Tuesday, September 30, 2008

Food Fight

{cutie photo from Rakka's flickr page}

I read a lot. You know, looking for enlightenment regarding my calling; or what a friend and I jokingly, frantically refer to as a Life Plan. Something undiscovered that will mean a lot to me, to couple with friends and family that already do. Lately I've been looking to the queens of the kitchen, and have (ahem) consumed a biography on Alice Waters and the letters of M.F.K. Fisher (both recommended, although the "authorized" biography of Alice Waters is a bit easy on Alice.) But I've fell hardest for Julia Child's book My Life in France, for a couple of reasons.

1) Julia didn't find her life calling (buttery Frenchie food) until she was 37!
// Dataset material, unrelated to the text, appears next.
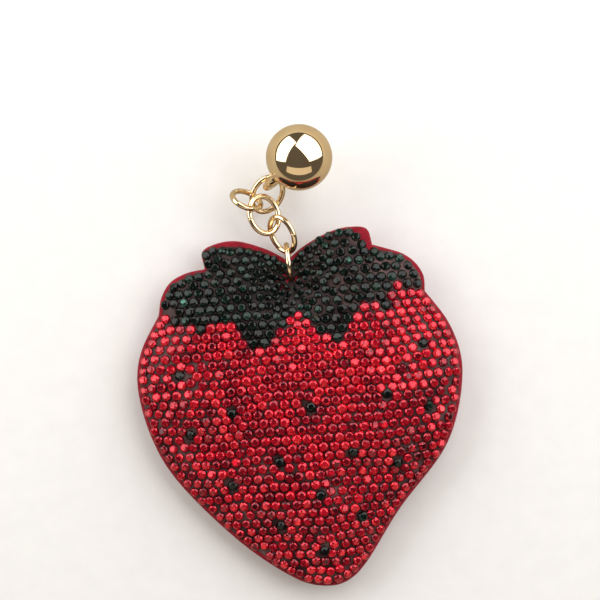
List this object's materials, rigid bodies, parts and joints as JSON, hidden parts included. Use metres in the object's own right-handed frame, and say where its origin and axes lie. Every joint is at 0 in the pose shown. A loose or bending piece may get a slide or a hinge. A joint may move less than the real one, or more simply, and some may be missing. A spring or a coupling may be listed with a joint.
{
  "type": "strawberry plush keychain",
  "caption": "Stuffed strawberry charm with crystals over its front, hung by a jump ring and a short chain from a key ring that a polished ball closes.",
  "frame": {"origin": "on the surface that the charm lies on, under the middle of its box", "axes": "+Z out of the charm's front, +Y from its tip towards the ball, +X to the right as seen from the front"},
  "size_m": [0.0952, 0.1338, 0.0311],
  "materials": {
    "suede": "short-nap suede cloth",
    "fibre": "loose polyester filling",
    "thread": "twisted sewing thread",
    "film": "hot-melt adhesive film",
    "red_crystal": "faceted, foiled back",
    "green_crystal": "faceted, foiled back",
    "gold": "polished light gold plating",
    "brass": "plain turned brass"
  },
  "bodies": {
    "pad": {"back_panel": "suede", "front_panel": "suede", "stuffing": "fibre", "seam_thread": "thread", "crystal_film": "film", "berry_crystals": "red_crystal", "leaf_crystals": "green_crystal", "seed_crystal_01": "green_crystal", "seed_crystal_02": "green_crystal", "seed_crystal_03": "green_crystal", "seed_crystal_04": "green_crystal", "seed_crystal_05": "green_crystal", "seed_crystal_06": "green_crystal", "seed_crystal_07": "green_crystal", "seed_crystal_08": "green_crystal", "seed_crystal_09": "green_crystal", "seed_crystal_10": "green_crystal", "seed_crystal_11": "green_crystal", "seed_crystal_12": "green_crystal", "seed_crystal_13": "green_crystal", "seed_crystal_14": "green_crystal", "seed_crystal_15": "green_crystal"},
    "jump_ring": {"jump_ring": "gold"},
    "link_1": {"link_1": "gold"},
    "link_2": {"link_2": "gold"},
    "link_3": {"link_3": "gold"},
    "link_4": {"link_4": "gold"},
    "key_ring": {"key_ring": "gold", "ball_half_upper": "gold", "ball_half_lower": "gold", "ball_sleeve": "brass"}
  },
  "joints": [
    {"name": "jump_ring_turn", "type": "hinge", "parent": "pad", "child": "jump_ring", "pos_m": [-0.0033, 0.0277, 0.0064], "axis": [0.9925, 0.1219, 0], "range_deg": [-70, 60]},
    {"name": "link_1_swing", "type": "hinge", "parent": "jump_ring", "child": "link_1", "pos_m": [-0.00393, 0.03283, 0.00586], "axis": [-0.0127, 0.1037, 0.9945], "range_deg": [-16, 30]},
    {"name": "link_2_swing", "type": "hinge", "parent": "link_1", "child": "link_2", "pos_m": [-0.00869, 0.03799, 0.00697], "axis": [0.0135, -0.8504, -0.526], "range_deg": [-32, 32]},
    {"name": "link_3_swing", "type": "hinge", "parent": "link_2", "child": "link_3", "pos_m": [-0.0113, 0.04691, 0.00845], "axis": [-0.96, -0.0524, 0.2749], "range_deg": [-12, 15]},
    {"name": "link_4_swing", "type": "hinge", "parent": "link_3", "child": "link_4", "pos_m": [-0.01214, 0.04614, 0.00571], "axis": [-0.4963, 0.5974, -0.6299], "range_deg": [-40, 40]},
    {"name": "key_ring_swing", "type": "hinge", "parent": "link_4", "child": "key_ring", "pos_m": [-0.01014, 0.05212, 0.00834], "axis": [-0.9071, -0.4206, 0.0174], "range_deg": [-30, 15]}
  ]
}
2) She's obsessive (and as a result, a little neglectful) like me. For example, she had to know what made mayonnaise work or fail. "By the end of my research, I believe, I had written more on the subject of mayonnaise than anyone in history...but in this way I finally discovered a foolproof recipe, which was glory." And she nearly failed her Le Cordon Bleu test by concentrating on the advanced, tricky recipes, meanwhile forgetting the Cordon Bleu Basics pamphlet that they drew the test questions from. Oops, and done that.
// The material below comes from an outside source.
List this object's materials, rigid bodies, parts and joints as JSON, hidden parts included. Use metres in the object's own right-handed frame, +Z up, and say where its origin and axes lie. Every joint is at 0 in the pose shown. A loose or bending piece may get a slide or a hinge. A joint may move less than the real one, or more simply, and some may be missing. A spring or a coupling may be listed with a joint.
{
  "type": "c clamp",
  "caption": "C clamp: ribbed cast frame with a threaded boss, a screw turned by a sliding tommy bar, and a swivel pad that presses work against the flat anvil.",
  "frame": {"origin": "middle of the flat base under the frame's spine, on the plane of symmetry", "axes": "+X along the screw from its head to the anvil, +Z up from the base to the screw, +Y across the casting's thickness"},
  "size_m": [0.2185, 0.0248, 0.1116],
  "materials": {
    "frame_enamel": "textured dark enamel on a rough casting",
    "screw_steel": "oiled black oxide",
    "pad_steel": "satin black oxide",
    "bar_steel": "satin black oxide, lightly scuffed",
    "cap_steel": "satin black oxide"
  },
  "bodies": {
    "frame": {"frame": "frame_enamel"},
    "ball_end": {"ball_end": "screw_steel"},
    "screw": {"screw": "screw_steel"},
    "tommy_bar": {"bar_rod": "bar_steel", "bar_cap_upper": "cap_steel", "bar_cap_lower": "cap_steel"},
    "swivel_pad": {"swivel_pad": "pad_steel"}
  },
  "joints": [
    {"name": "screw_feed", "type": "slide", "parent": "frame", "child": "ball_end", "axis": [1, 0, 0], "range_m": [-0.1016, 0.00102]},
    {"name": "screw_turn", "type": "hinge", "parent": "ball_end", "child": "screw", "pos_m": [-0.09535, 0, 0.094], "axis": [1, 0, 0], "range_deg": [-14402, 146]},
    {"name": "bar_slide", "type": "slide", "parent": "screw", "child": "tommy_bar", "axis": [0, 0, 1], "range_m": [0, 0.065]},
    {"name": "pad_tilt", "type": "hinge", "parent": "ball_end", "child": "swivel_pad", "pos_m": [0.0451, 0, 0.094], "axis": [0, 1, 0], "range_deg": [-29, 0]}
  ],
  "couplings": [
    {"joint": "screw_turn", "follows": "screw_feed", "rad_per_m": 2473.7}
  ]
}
3) She was a tall lady. I often fill awkward when faced with new challenges. But is it possible to feel more awkward than Julie looked, towering at 6 feet, 2 inches, over the petite European stoves she learned on, deboning a palm sized quail with her giant hands? Probably not, and she managed to own it (lesson to the ladies!)
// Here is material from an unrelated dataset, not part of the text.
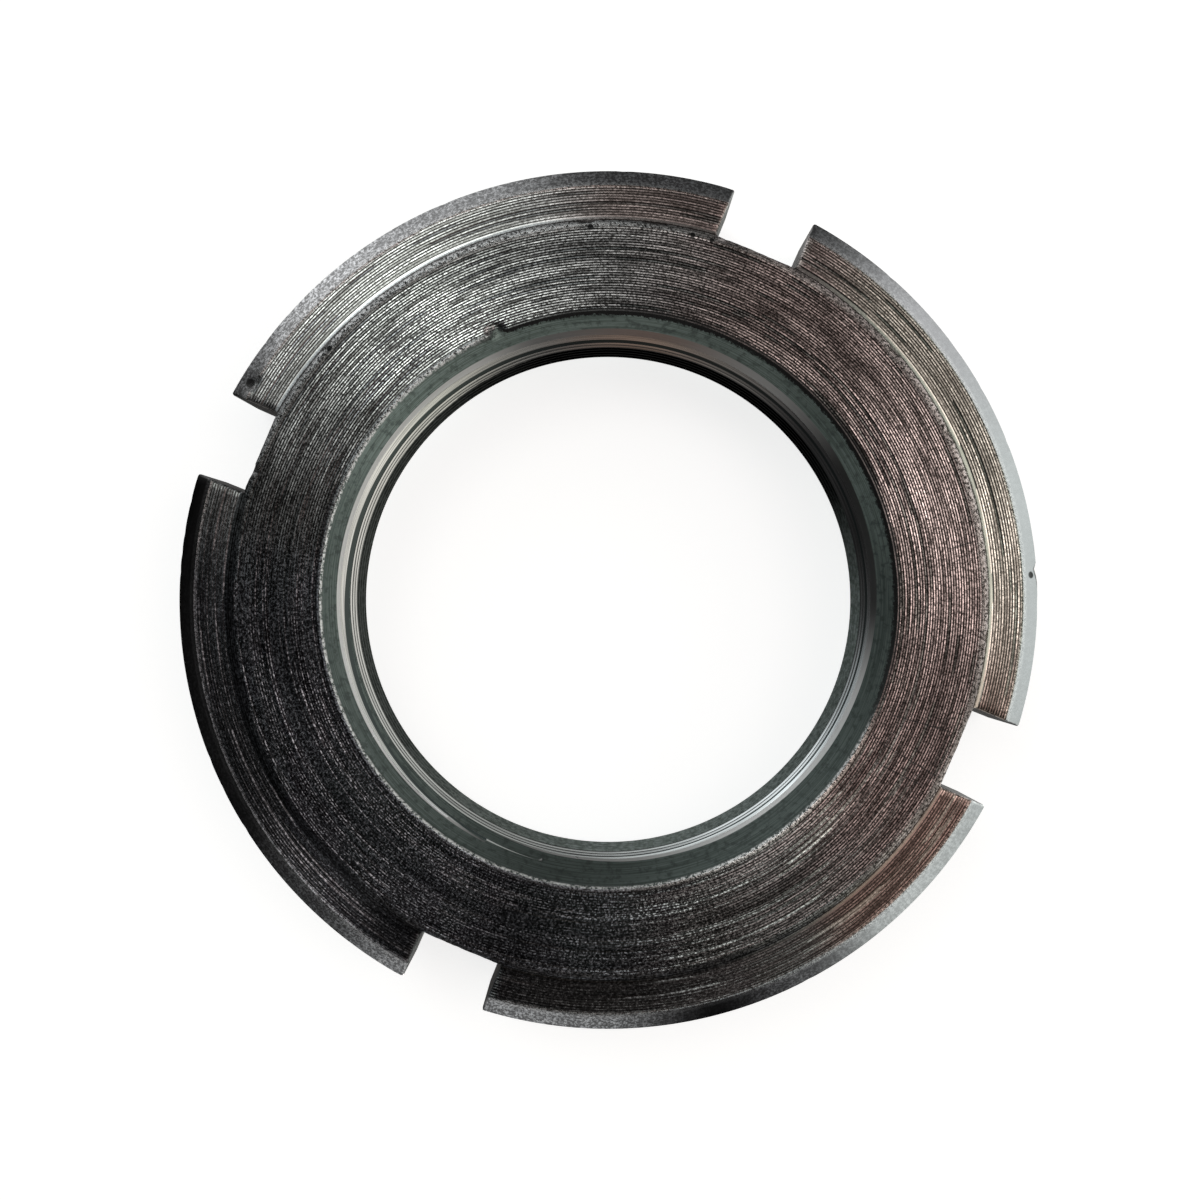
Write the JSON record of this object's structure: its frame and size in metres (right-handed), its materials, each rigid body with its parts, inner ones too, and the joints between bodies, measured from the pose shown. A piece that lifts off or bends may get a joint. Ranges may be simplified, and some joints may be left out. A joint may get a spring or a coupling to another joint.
{
  "type": "slotted round nut",
  "caption": "Slotted round lock nut: a turned steel ring with a raised bearing land, fine internal thread and square spanner slots in the rim.",
  "frame": {"origin": "centre of the back face, on the thread axis", "axes": "+Z along the thread axis, out of the raised bearing land; +X through one spanner slot"},
  "size_m": [0.0478, 0.0478, 0.01],
  "materials": {
    "dark_steel": "turned steel with dark, worn, slightly rusty surface film and bright edges"
  },
  "bodies": {
    "root": {"slotted_round_nut": "dark_steel"}
  },
  "joints": []
}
...oh, and when she sent her recipes off to friends in America all she got was silence. (This really has nothing to do with anything, except, dear Eden From Sweden blog readers, leave comments, so I know you're out there, breathing and supportive)...

Making my way through the pages, a feeling's crept up on me. When something strikes your fancy, you need to push it forward. Julia's ascent wasn't exceptional. It was just hard work, honesty and a fabulous sense of humor.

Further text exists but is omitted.